Poster
in
Workshop: The 2nd Workshop on Reliable and Responsible Foundation Models
Multi-Modal Medical Image Augmentation for Controlled Heterogeneity and Fair Outcomes
SOO YONG KIM · Seunghyeok Hong
Keywords: [ Fairness and Class Imbalance ] [ Sketch-Conditioned Diffusion ] [ Medical Image Augmentation ] [ Diversity Metric ]

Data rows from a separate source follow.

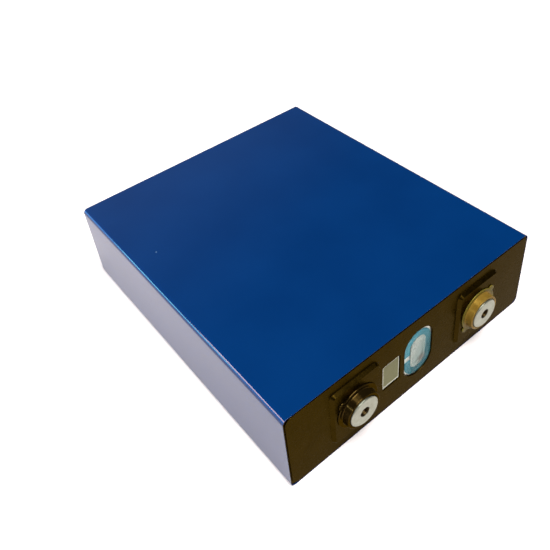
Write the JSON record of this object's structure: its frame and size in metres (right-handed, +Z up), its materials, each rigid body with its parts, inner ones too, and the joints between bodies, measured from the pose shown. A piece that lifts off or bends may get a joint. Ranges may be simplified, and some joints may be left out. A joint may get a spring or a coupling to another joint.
{
  "type": "prismatic battery cell",
  "caption": "Flat lithium cell in an aluminium can wrapped in blue film, with round bolt-on terminals and a burst vent in a black lid cover.",
  "frame": {"origin": "middle of the cell's footprint, on the surface it lies on", "axes": "+Z up through the thickness, +X across the width towards the positive terminal, -Y out of the lid and +Y out of the base"},
  "size_m": [0.1738, 0.2074, 0.0538],
  "materials": {
    "blue_film": "semi-gloss blue PET film",
    "base_patch": "semi-gloss blue PET sheet",
    "can_aluminium": "drawn, satin",
    "lid_aluminium": "stamped, satin",
    "vent_aluminium": "stamped, matt, scored",
    "terminal_aluminium": "turned, fine concentric marks",
    "black_cover": "satin moulded, very dark brown-black",
    "blank_label": "blank matt field with a pale margin",
    "teal_adhesive": "teal ring seen through clear film",
    "clear_film": "clear glossy film",
    "negative_collar": "glossy black moulding",
    "positive_collar": "glossy tan moulding",
    "seal_rubber": "matt",
    "copper": "satin copper",
    "aluminium_inner": "satin",
    "white_plastic": "satin",
    "bag_film": "thin milky film",
    "wound_core": "matt separator film",
    "core_tape": "matt tape"
  },
  "bodies": {
    "root": {"film_wrap": "blue_film", "base_patch": "base_patch", "can": "can_aluminium", "lid_plate": "lid_aluminium", "lid_cover": "black_cover", "code_label": "blank_label", "vent_disc": "vent_aluminium", "vent_film_adhesive": "teal_adhesive", "vent_film": "clear_film", "fill_plug": "seal_rubber", "fill_seal_cap": "lid_aluminium", "lower_insulator": "white_plastic", "negative_collar": "negative_collar", "positive_collar": "positive_collar", "negative_terminal": "terminal_aluminium", "positive_terminal": "terminal_aluminium", "negative_rivet_post": "copper", "positive_rivet_post": "aluminium_inner", "negative_seal_ring": "seal_rubber", "positive_seal_ring": "seal_rubber", "negative_collector": "copper", "positive_collector": "aluminium_inner", "negative_tab_lower": "copper", "negative_tab_upper": "copper", "positive_tab_lower": "aluminium_inner", "positive_tab_upper": "aluminium_inner", "wound_core_lower": "wound_core", "wound_core_upper": "wound_core", "core_tape_lower": "core_tape", "core_tape_upper": "core_tape", "insulation_bag": "bag_film", "support_plate": "white_plastic"}
  },
  "joints": []
}
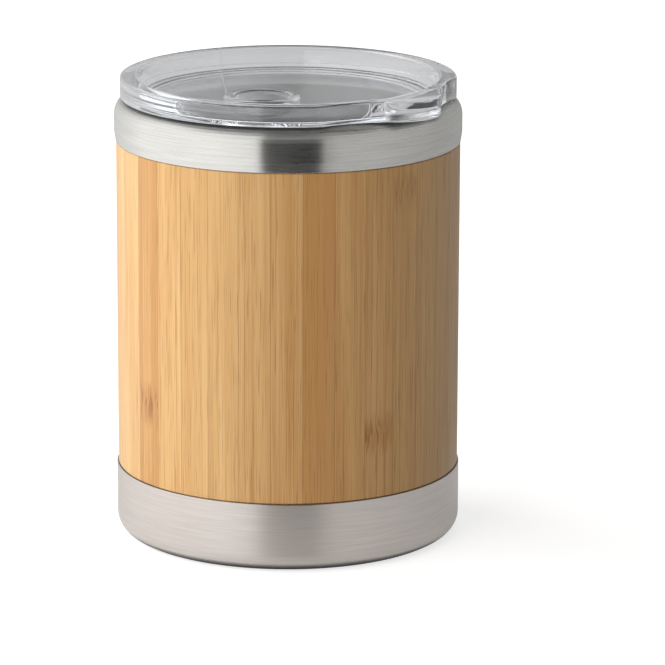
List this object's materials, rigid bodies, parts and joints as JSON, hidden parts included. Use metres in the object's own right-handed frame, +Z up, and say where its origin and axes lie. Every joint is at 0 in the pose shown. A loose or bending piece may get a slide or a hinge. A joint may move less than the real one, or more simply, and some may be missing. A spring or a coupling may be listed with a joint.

Limited data in medical imaging exacerbate class imbalance and fairness gaps, undermining deep-learning across diverse patient subgroups. GAN- and diffusion-based augmenters can expand datasets but often lack precise control over multiple clinical attributes and fail to cover the full range of real-world variability. We introduce a four-step augmentation pipeline. First, an automated scoring function identifies which classes or regions most urgently need synthetic examples. Second, we construct sketch–image–text triplets from real scans, embedding age, sex, and disease labels. Third, we fine-tune a sketch-conditioned diffusion network for reliable sketch-to-image synthesis and boost variability by generating multiple, similarity-penalized sketches per case. Fourth, we propose a novel diversity metric that simultaneously measures semantic feature-space coverage and pixel-level dispersion—unlike FID or IS, it captures intra-class spread and boundary sharpness without human annotations. Experiments on chest X-rays show our pipeline delivers high-fidelity, diverse images aligned with user-specified conditions, substantially improving fairness and generalizability.